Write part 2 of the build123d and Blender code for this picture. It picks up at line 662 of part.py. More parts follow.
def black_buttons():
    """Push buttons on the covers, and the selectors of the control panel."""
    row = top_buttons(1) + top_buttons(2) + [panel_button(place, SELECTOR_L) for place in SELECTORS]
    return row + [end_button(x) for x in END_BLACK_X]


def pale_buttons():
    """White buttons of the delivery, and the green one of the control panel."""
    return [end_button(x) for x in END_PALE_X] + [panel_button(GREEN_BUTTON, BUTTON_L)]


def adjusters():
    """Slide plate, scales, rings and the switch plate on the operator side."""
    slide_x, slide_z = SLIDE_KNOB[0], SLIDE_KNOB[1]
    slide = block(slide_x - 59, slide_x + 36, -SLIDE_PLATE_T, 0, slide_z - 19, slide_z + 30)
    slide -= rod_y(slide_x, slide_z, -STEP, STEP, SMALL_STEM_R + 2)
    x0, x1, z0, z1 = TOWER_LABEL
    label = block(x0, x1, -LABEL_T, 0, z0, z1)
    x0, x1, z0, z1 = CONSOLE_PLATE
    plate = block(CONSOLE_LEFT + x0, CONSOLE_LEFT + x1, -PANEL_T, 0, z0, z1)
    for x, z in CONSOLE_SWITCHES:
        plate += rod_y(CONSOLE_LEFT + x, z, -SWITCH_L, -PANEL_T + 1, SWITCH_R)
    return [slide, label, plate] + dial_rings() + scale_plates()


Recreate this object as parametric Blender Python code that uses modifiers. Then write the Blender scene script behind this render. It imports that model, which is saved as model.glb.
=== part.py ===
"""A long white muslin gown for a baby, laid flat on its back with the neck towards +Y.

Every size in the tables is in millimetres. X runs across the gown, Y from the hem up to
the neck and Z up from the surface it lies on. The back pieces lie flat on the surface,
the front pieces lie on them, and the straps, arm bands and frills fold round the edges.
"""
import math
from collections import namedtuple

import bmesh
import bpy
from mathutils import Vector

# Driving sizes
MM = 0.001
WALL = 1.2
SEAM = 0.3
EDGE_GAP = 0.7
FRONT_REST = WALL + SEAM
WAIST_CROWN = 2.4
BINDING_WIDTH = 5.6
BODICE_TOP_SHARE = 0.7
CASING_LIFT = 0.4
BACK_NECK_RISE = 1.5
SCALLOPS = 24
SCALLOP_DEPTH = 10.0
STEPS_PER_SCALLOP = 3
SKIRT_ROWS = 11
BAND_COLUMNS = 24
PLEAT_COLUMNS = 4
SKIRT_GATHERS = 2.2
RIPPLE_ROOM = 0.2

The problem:
Your task is to transcribe only the lines from the line containing "Recreate this object" through the line containing "neck towards +Y.", word for word.

Answer in full:
Recreate this object as parametric Blender Python code that uses modifiers. Then write the Blender scene script behind this render. It imports that model, which is saved as model.glb.
=== part.py ===
"""A long white muslin gown for a baby, laid flat on its back with the neck towards +Y.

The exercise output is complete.